** START OF Raw data **
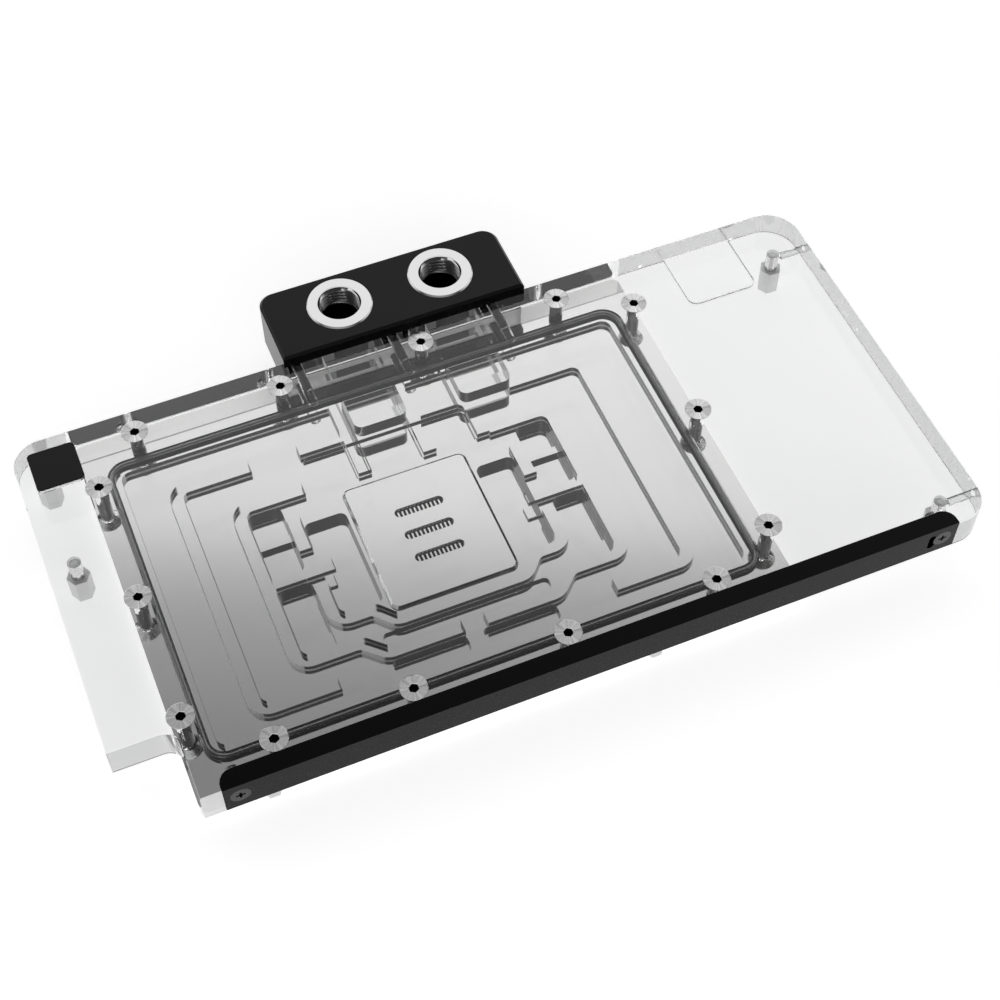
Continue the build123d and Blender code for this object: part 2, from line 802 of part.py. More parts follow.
def save(shape, name):
    """Write one node as a STEP file."""
    export_step(shape, "parts/" + name + ".step")


def main():
    os.makedirs("parts", exist_ok=True)
    save(make_cover(), "clear_cover")
    save(make_plate(), "cold_plate")
    save(make_jet_plate(), "jet_plate")
    save(make_main_seal(), "main_seal")
    save(Compound(children=[cover_screw(x, y) for x, y in screw_places()]), "cover_screws")
    save(make_terminal(), "port_terminal")
    for side, x, duct_x in zip(("left", "right"), port_x, (duct_left_x, duct_right_x)):
        save(make_port_ring(x), "port_ring_" + side)
        save(duct_seal_at(duct_x, duct_seal_depth), "duct_seal_" + side)
    for side, x in zip(("left", "middle", "right"), terminal_screw_x):
        save(make_terminal_screw(x), "terminal_screw_" + side)
    save(make_light_bar(), "light_bar")
    for side, x in zip(("left", "right"), bar_screw_x):
        save(make_bar_screw(x), "bar_screw_" + side)
    save(make_lamp_board(), "lamp_board")
    save(Compound(children=make_lamps()), "lamps")
    save(make_badge(), "badge_plate")
    for name, (x, y) in cover_standoff_places().items():
        save(make_cover_standoff(x, y), "cover_standoff_" + name)
    near_chip = [make_plate_standoff(x, y) for x, y in chip_standoff_places()]
    save(Compound(children=near_chip), "chip_standoffs")
    near_edges = [make_plate_standoff(x, y) for x, y in card_standoff_places()]
    save(Compound(children=near_edges), "card_standoffs")


main()
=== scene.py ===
# %% [markdown]
# # A liquid cooler block for a graphics card
# A nickel-plated cold plate lies under a thick clear cover. The cover's underside is milled into
# flow guides, and everything below it is seen through the clear material. The CAD gives all the
# sizes; this script gives each piece its finish, adds the small things that the CAD leaves out,
# and sets up the camera and the light of a plain studio.

# %% Tools and the frame
import math

import bmesh
import bpy
from mathutils import Matrix, Vector


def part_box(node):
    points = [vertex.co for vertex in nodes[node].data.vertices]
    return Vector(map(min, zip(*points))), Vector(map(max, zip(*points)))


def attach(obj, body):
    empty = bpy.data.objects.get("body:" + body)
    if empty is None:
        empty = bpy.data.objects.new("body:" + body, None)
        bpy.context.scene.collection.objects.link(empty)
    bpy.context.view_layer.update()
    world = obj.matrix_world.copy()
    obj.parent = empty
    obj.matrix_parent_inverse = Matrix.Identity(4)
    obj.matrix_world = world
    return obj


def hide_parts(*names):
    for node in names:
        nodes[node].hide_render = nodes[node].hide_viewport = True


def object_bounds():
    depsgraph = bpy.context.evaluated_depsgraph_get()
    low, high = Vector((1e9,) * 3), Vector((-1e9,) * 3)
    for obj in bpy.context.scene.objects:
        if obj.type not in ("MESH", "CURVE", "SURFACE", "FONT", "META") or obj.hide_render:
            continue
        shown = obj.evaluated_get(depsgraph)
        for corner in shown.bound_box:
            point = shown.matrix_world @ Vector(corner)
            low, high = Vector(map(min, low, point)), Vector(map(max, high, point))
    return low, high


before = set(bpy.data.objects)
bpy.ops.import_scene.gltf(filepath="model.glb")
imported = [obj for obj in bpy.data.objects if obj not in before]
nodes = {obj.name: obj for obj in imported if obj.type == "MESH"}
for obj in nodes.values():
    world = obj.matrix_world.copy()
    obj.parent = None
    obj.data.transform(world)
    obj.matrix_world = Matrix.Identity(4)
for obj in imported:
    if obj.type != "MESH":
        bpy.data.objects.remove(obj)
first_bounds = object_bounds()
MM = 0.001
print(len(nodes), "nodes from the CAD")

# %% [markdown]
# ## Places taken from the frame
# A finish often changes at a certain height or corner of a piece. Those places could be typed in,
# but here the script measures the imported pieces, so that a change of size in the CAD moves every
# mask and every small piece with it.

# %% Heights and corners
cover_low, cover_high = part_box("clear_cover")
plate_low, plate_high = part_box("cold_plate")
terminal_low, terminal_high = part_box("port_terminal")
COVER_TOP = cover_high[2]
COVER_BOTTOM = cover_low[2]
CARD_Z = first_bounds[0][2]
print("cover from", round(COVER_BOTTOM / MM, 2), "to", round(COVER_TOP / MM, 2), "mm")

# %% [markdown]
# ## Shader maths in plain arithmetic
# A material is a net of nodes, and a long net is hard to read as code. One small class wraps a
# node's socket and overloads the arithmetic signs, so that a mask reads as a formula, and each sign
# adds its own Math node.


# %% The socket class
class Value:
    """A number on its way through a material."""

    def __init__(self, paint, socket):
        self.paint = paint
        self.socket = socket

    def maths(self, operation, *others, clamp=False):
        settings = {"operation": operation, "use_clamp": clamp}
        return self.paint.node("ShaderNodeMath", settings, self, *others)

    def reflected(self, operation, other):
        """The same with the plain number in front, as in 1 - mask."""
        return self.paint.node("ShaderNodeMath", {"operation": operation}, other, self)

    def __add__(self, other):
        return self.maths("ADD", other)

    def __radd__(self, other):
        return self.reflected("ADD", other)

    def __sub__(self, other):
        return self.maths("SUBTRACT", other)

    def __rsub__(self, other):
        return self.reflected("SUBTRACT", other)

    def __mul__(self, other):
        return self.maths("MULTIPLY", other)

    def __rmul__(self, other):
        return self.reflected("MULTIPLY", other)

    def __truediv__(self, other):
        return self.maths("DIVIDE", other)

    def __rtruediv__(self, other):
        return self.reflected("DIVIDE", other)

    def __abs__(self):
        return self.maths("ABSOLUTE")

    def above(self, edge, soft):
        """0 well below the edge, 1 well above it."""
        return ((self - edge) / soft).maths("ADD", 0.5, clamp=True)

    def below(self, edge, soft):
        return 1.0 - self.above(edge, soft)

    def between(self, low, high, soft):
        return self.above(low, soft) * self.below(high, soft)

    def either(self, other):
        """1 where this mask or the other one is 1."""
        return self.maths("MAXIMUM", other)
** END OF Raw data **
• Written task
Give back, word for word, each line from the one containing "save(Compound(children=[cover_screw(x, y) for" down to the one containing "obj.parent = empty", including those two lines.

• Task result
    save(Compound(children=[cover_screw(x, y) for x, y in screw_places()]), "cover_screws")
    save(make_terminal(), "port_terminal")
    for side, x, duct_x in zip(("left", "right"), port_x, (duct_left_x, duct_right_x)):
        save(make_port_ring(x), "port_ring_" + side)
        save(duct_seal_at(duct_x, duct_seal_depth), "duct_seal_" + side)
    for side, x in zip(("left", "middle", "right"), terminal_screw_x):
        save(make_terminal_screw(x), "terminal_screw_" + side)
    save(make_light_bar(), "light_bar")
    for side, x in zip(("left", "right"), bar_screw_x):
        save(make_bar_screw(x), "bar_screw_" + side)
    save(make_lamp_board(), "lamp_board")
    save(Compound(children=make_lamps()), "lamps")
    save(make_badge(), "badge_plate")
    for name, (x, y) in cover_standoff_places().items():
        save(make_cover_standoff(x, y), "cover_standoff_" + name)
    near_chip = [make_plate_standoff(x, y) for x, y in chip_standoff_places()]
    save(Compound(children=near_chip), "chip_standoffs")
    near_edges = [make_plate_standoff(x, y) for x, y in card_standoff_places()]
    save(Compound(children=near_edges), "card_standoffs")


main()
=== scene.py ===
# %% [markdown]
# # A liquid cooler block for a graphics card
# A nickel-plated cold plate lies under a thick clear cover. The cover's underside is milled into
# flow guides, and everything below it is seen through the clear material. The CAD gives all the
# sizes; this script gives each piece its finish, adds the small things that the CAD leaves out,
# and sets up the camera and the light of a plain studio.

# %% Tools and the frame
import math

import bmesh
import bpy
from mathutils import Matrix, Vector


def part_box(node):
    points = [vertex.co for vertex in nodes[node].data.vertices]
    return Vector(map(min, zip(*points))), Vector(map(max, zip(*points)))


def attach(obj, body):
    empty = bpy.data.objects.get("body:" + body)
    if empty is None:
        empty = bpy.data.objects.new("body:" + body, None)
        bpy.context.scene.collection.objects.link(empty)
    bpy.context.view_layer.update()
    world = obj.matrix_world.copy()
    obj.parent = empty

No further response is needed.